There was no relief for the banks in terms of moving investors towards deposits and as a result, banks NIM’s will remain under pressure. The main hope now is for monetary easing by the Reserve Bank of India  but this is unlikely to happen until the Federal Reserve moves first, expectations for which are either September or November of this calendar year.  

In conclusion, the macroeconomic outlook appears promising. However, market participants and investors should remain mindful of potential changes in the direction of capital gains tax in the future. As the dust settles in the next few days and we get back to fundamentals, the earnings season will be back in focus. So far, the first quarter earnings are proving disappointing with earnings being revised downwards along with share price targets and we do not expect this trend to reverse.

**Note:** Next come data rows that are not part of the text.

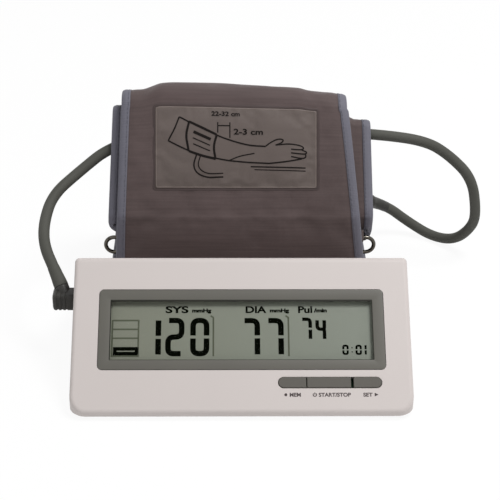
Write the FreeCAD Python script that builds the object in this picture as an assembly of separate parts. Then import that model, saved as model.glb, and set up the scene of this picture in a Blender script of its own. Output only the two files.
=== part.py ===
import FreeCAD, Part

import math
import os

V = FreeCAD.Vector

# Upper-arm blood pressure monitor: a wedge-shaped desk unit with a wrapped arm cuff behind it.
# Millimetres. +X right, +Y back, +Z up. The origin is the middle of the desk unit's footprint.

# ---------------------------------------------------------------- driving dimensions
# Desk unit, case
CASE_WIDTH = 170.0
CASE_DEPTH = 108.0
CASE_HEIGHT = 54.5
FOOT_PROUD = 1.5
LIP_HEIGHT = 5.5
PANEL_TILT = 38.0
RIDGE_WIDTH = 2.6
BACK_HEIGHT = 15.0
CASE_WALL = 2.4
CASE_CORNER = 8.0
RIDGE_ROUND = 3.2
RIM_ROUND = 2.2
BASE_CHAMFER = 1.2
PARTING_FRONT = 3.4
PARTING_BACK = 8.4
LIP_THICKNESS = 1.0
LIP_RISE = 1.5
LIP_FIT = 0.1
SCREW_INSET_X = 7.0
SCREW_BAY_GAP = 3.1
SCREW_RADIUS = 1.3
SCREW_HEAD_RADIUS = 2.5
SCREW_HEAD_HEIGHT = 1.3
SCREW_LENGTH = 7.5
SCREW_SINK = 0.1
SCREW_CROSS_REACH = 1.6
SCREW_CROSS_HALF = 0.3
SCREW_CROSS_DEPTH = 0.6
SCREW_END_ROOM = 0.5
BOSS_RADIUS = 3.1
FOOT_RADIUS = 4.5
FOOT_RECESS = 0.8
FOOT_EDGE = 0.5
FOOT_INSET_X = 21.0
FOOT_BAY_GAP = 0.6

# Desk unit, window and display (w runs up the sloping panel, n stands out of it)
LENS_WIDTH = 143.4
LENS_HEIGHT = 42.4
LENS_LOW = 21.2
LENS_THICKNESS = 1.2
LENS_ROUND = 2.5
LENS_FIT = 0.15
BORDER_THICKNESS = 0.2
VIEW_WIDTH = 132.1
VIEW_HEIGHT = 31.8
VIEW_LOW = 26.3
VIEW_CLEARANCE = 0.5
GLASS_MARGIN = 2.5
GLASS_THICKNESS = 1.8
REFLECTOR_THICKNESS = 0.6
HOLDER_FRAME = 3.0
ZEBRA_WIDTH = 1.5
ZEBRA_CLEARANCE = 0.3
ZEBRA_INSET = 4.0
SHELF_INSET = 1.0
ASSEMBLY_GAP = 0.1

# Desk unit, circuit board and what it carries
BOARD_DEPTH = 6.0
BOARD_THICKNESS = 1.6
BOARD_WIDTH = 144.0
BOARD_LOW = 10.5
BOARD_HIGH = 70.0
BOARD_BOSS_RADIUS = 2.2
BOARD_SCREW_RADIUS = 0.9
BOARD_SCREW_INSET = 3.0
BOARD_SCREW_HEAD = 1.2
BOARD_SCREW_BITE = 2.5
BAR_SCREW_GAP = 6.0
UPPER_SCREW_GAP = 1.0
SWITCH_SIDE = 6.0
SWITCH_HEIGHT = 2.0
SWITCH_FLOOR = 0.4
PLUNGER_RADIUS = 1.75
BUZZER_RADIUS = 6.0
BUZZER_HEIGHT = 4.0
CHIP_SIDE = 12.0
CHIP_HEIGHT = 1.5
CHIP_BAY_GAP = 2.0
BUZZER_CHIP_GAP = 6.2
SENSOR_SIDE = 8.0
SENSOR_HEIGHT = 4.6
SENSOR_INSET = 2.0

# Desk unit, button bar
BAR_LEFT = 18.1
BAR_RIGHT = 69.2
BAR_MIDDLE = 14.55
BAR_HEIGHT = 5.3
BAR_SPLITS = (32.0, 54.6)
BAR_SPLIT_GAPS = (0.4, 1.3)
BUTTON_PROUD = 0.5
BUTTON_FIT = 0.3
BUTTON_FLANGE = 0.8
BUTTON_FLANGE_THICKNESS = 0.9
BUTTON_TRAVEL = 0.5
BUTTON_EDGE = 0.3

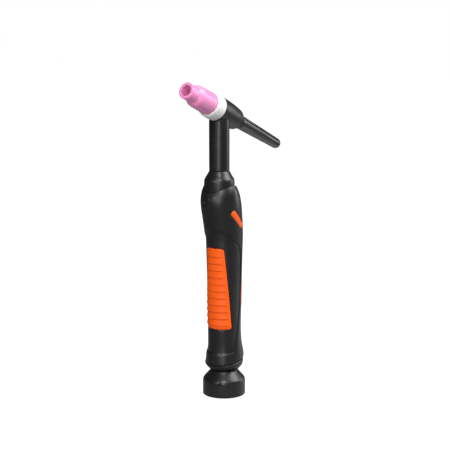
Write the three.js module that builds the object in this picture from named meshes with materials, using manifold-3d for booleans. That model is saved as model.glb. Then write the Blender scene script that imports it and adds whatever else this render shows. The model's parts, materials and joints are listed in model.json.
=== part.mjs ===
// Hand-held TIG welding torch, air cooled, with a swivelling cable outlet.
// Millimetres, +Z up. The origin is on the axis of the lower handle, at the middle of the grip.
// The nozzle points to -Y and the back cap to +Y, so the handle parts on the plane x = 0.

import * as THREE from 'three';
import { mergeVertices } from 'three/addons/utils/BufferGeometryUtils.js';
import Module from 'manifold-3d';

const wasm = await Module();
wasm.setup();

// Driving dimensions.
const gap = 0.3; // clearance between pieces that touch
const headZ = 141; // height of the point where head axis and neck axis cross
const neckY = -6.4; // the neck stands in front of the lower handle's axis
const headTilt = 21.3; // degrees that the nozzle rises above the horizontal
const tipS = 46.3; // nozzle mouth, measured along the head axis from the crossing
const capEndS = -90.8; // rounded end of the back cap
const nozzleR = 8.5;
const nozzleTipR = 6.3;
const nozzleBoreR = 4;
const ringR = 10.1;
const electrodeR = 1.2;
const neckR = 7.85;
const neckEndZ = 94.7;
const collarR = 11.75; // cone that closes the mouth of the handle
const mouthZ = 81.3;
const rimZ = -54.8;
const depthRatio = 1.08; // the handle is deeper, front to back, than it is wide
const wall = 3.2;
const rimWall = 1.5;
const recessDepth = 0.7;
const pocketDepth = 1.3;
const ballZ = -50.2;
const ballR = 10.5;
const outletEndZ = -83.2;
const outletR = 16.75;
const setScrewZ = -21.9; // below the ball's centre
const setScrewTurn = 23; // degrees round from the torch's front
const screwStations = [[47.5, 6], [-14, 5], [-36, 5]]; // height and depth of each handle screw
const screwFace = -10.6; // the screws' heads face -X, under the skin of the left shell
const badge = { y: -2.7, z: 57.6, length: 14.6, radius: 2.2, lean: 46 }; // slanted inlay, seen from the side
const buttonTurn = -21.6; // degrees round the handle from its front
const buttonZ = 70.8;

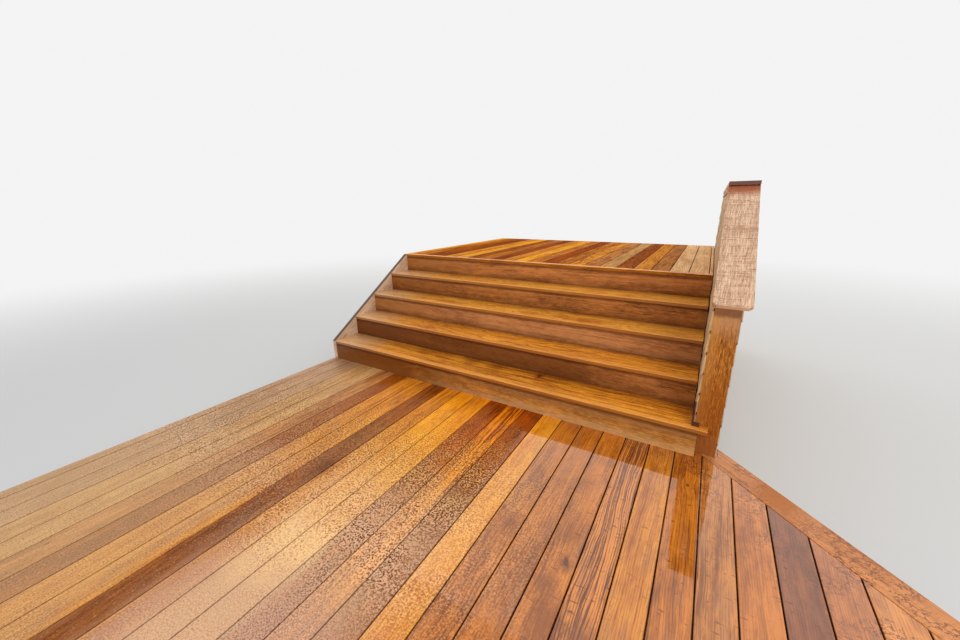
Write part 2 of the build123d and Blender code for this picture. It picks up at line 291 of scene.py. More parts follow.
# beads of rain standing on the face: where they are, and how they stand up

def buildRainBeads():
    tree, given, result = startGroup(
        "rainBeads", [("Vector", "vector"), ("Size", "value"), ("Cover", "value")],
        [("Bead", "value"), ("Dome", "value")])
    scale = calc("DIVIDE", 1.0, given["Size"])
    cell = addNode(tree, "ShaderNodeTexVoronoi", {
        "Vector": given["Vector"], "Scale": scale, "Randomness": 1.0}, voronoi_dimensions="3D")
    luck = parted(cell.outputs["Color"])
    share = calc("DIVIDE", cell.outputs["Distance"], scaled(luck[0], 0.34, 0.16))
    there = calc("LESS_THAN", luck[1], given["Cover"])
    for label, fallFrom in (("Bead", 0.75), ("Dome", 0.0)):
        plug(result[label], times(remap(share, fallFrom, 1.0, 1.0, 0.0), there))
    return tree


# counts boards laid side by side from one edge

def buildBoardCount():
    tree, given, result = startGroup(
        "boardCount", [("Position", "value"), ("Start", "value"), ("Pitch", "value")],
        [("Index", "value"), ("Share", "value")])
    steps = calc("DIVIDE", minus(given["Start"], given["Position"]), given["Pitch"])
    plug(result["Index"], calc("FLOOR", steps))
    plug(result["Share"], calc("FRACT", steps))
    return tree


# thin outlines that rain leaves where it ran and dried

trackLook = {"scale": 34.0, "line": (0.016, 0.050, 1.0, 0.0), "patches": 7.0, "patch": (0.44, 0.54)}


def buildRainTracks():
    tree, given, result = startGroup("rainTracks", [("Vector", "vector")], [("Track", "value")])
    level = noise(given["Vector"], trackLook["scale"], 3.0, 0.6)
    line = remap(calc("ABSOLUTE", minus(level, 0.5)), *trackLook["line"])
    patch = remap(noise(given["Vector"], trackLook["patches"], 2.0, 0.5), *trackLook["patch"])
    plug(result["Track"], times(line, patch))
    return tree


plankGrain = buildPlankGrain()
sawMarks = buildSawMarks()
rainTracks = buildRainTracks()
rainBeads = buildRainBeads()
boardCount = buildBoardCount()
print("shared wood effects built")


# how a board lies: the directions along its grain, across its face and through its thickness

lowRiser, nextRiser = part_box("riser_1"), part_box("riser_2")
rake = math.atan2(nextRiser[1].z - lowRiser[1].z, nextRiser[0].y - lowRiser[0].y)
upSlope = (0, math.cos(rake), math.sin(rake))
offSlope = (0, -math.sin(rake), math.cos(rake))
half = math.sqrt(0.5)
layAcross = ((1, 0, 0), (0, 1, 0), (0, 0, 1))  # along the steps, face up
layAcrossUpright = ((1, 0, 0), (0, 0, 1), (0, 1, 0))  # along the steps, on edge
layDeep = ((0, 1, 0), (1, 0, 0), (0, 0, 1))  # front to back, face up
layDeepUpright = ((0, 1, 0), (0, 0, 1), (1, 0, 0))  # front to back, on edge
layAngled = ((half, -half, 0), (half, half, 0), (0, 0, 1))
layAngledUpright = ((half, -half, 0), (0, 0, 1), (half, half, 0))
layRaked = (upSlope, (1, 0, 0), offSlope)  # up the slope, face up
layRakedUpright = (upSlope, offSlope, (1, 0, 0))  # up the slope, on edge
standFront = ((0, 0, 1), (1, 0, 0), (0, 1, 0))  # upright, face to the front
standSide = ((0, 0, 1), (0, 1, 0), (1, 0, 0))  # upright, face to the side


def boardSpace(point, lay):
    return joined(*[vectorCalc("DOT_PRODUCT", point, axis)["Value"] for axis in lay])


def startMaterial(name):
    material = bpy.data.materials.new(name)
    material.use_nodes = True
    tree = material.node_tree
    tree.nodes.clear()
    shader = addNode(tree, "ShaderNodeBsdfPrincipled")
    addNode(tree, "ShaderNodeOutputMaterial", {"Surface": shader.outputs[0]})
    point = addNode(tree, "ShaderNodeTexCoord").outputs["Object"]
    return material, shader, point


# any board but the decking; in its look:
# steps: axis, start and pitch of boards side by side that each get a grain of their own
# sawn: pitch of the saw marks; dash: torn fibres; cloud: a paler bloom; coat: a film of water
# stains, and painted shade or highlight laid the same way: axis, where each starts, where it is full, shade,
# share
# bands: axis, middle, reach, shade, share
# marks: single knots and smudges by place, reach, share of the halo, share of the heart
# wet: the halo's colour, where it isn't the dark wood
# edge: axis of the lay, limit, shade and share of an edge painted darker or paler than the face; on the
# treads, the top strip and the skirt this is painted shade, on the raked cap a painted highlight

faceLook = {
    "tornNoise": (24.0, 115.0, 2.0, 0.60),
    "torn": (0.52, 0.60),
    "bloomNoise": (4.0, 11.0, 4.0, 0.65),
    "bloom": (0.45, 0.72),
    "stainAndShadeNoise": (9.0, 30.0, 4.0, 0.6),
    "bandNoise": (9.0, 18.0, 3.0, 0.6),
    "markNoise": (60.0, 26.0, 4.0, 0.65),
    "filmNoise": (3.2, 3.0, 0.6),
    "film": (0.30, 0.62),
    "filmLeast": 0.45,  # share of the coat that is left where the film is thinnest
    "wander": 1.2,  # how far the edge of a stain or painted shade strays, as a share of its fade
    "fade": (0.0008, 0.0022),  # a painted edge ends this far round the corner
    "track": (120, 62, 40),
    "knot": (84, 36, 18),
}


def marked(point, paint, halo, marks):
    for place, reach, haloShare, heartShare in marks:
        offset = shifted(point, [-part for part in place])
        away = lengthOf(stretched(offset, 1.0, 0.6, 1.0))
        uneven = swing(drawnNoise(point, *faceLook["markNoise"]), reach * 3.0)
        ragged = plus(uneven, away)
        paint = blend(remap(ragged, reach * 0.4, reach * 2.6, haloShare, 0.0), paint, halo)
        paint = blend(remap(ragged, reach * 0.35, reach * 0.9, heartShare, 0.0), paint,
                      colour(*faceLook["knot"]))
    return paint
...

Therefore, given the current high valuations and 10 per cent rise in the market since April, we see no catalyst to push markets higher in the short term and believe the risk to the downside is higher, albeit it may be gradual. It is anticipated that significant sector rotation will occur in the upcoming period, with defensive sectors such as FMCG and IT expected to lead the gains.

Meanwhile, banks, mid and small-cap sectors may face pressure.  

Our view remains that the index will rise in line with earnings growth (+15 per cent) and therefore see limited upside given the strong returns year-to-date. We continue to favour themes like electronics manufacturing, premiumisation in the beverage sector, defence, power (wind power) and hotels. 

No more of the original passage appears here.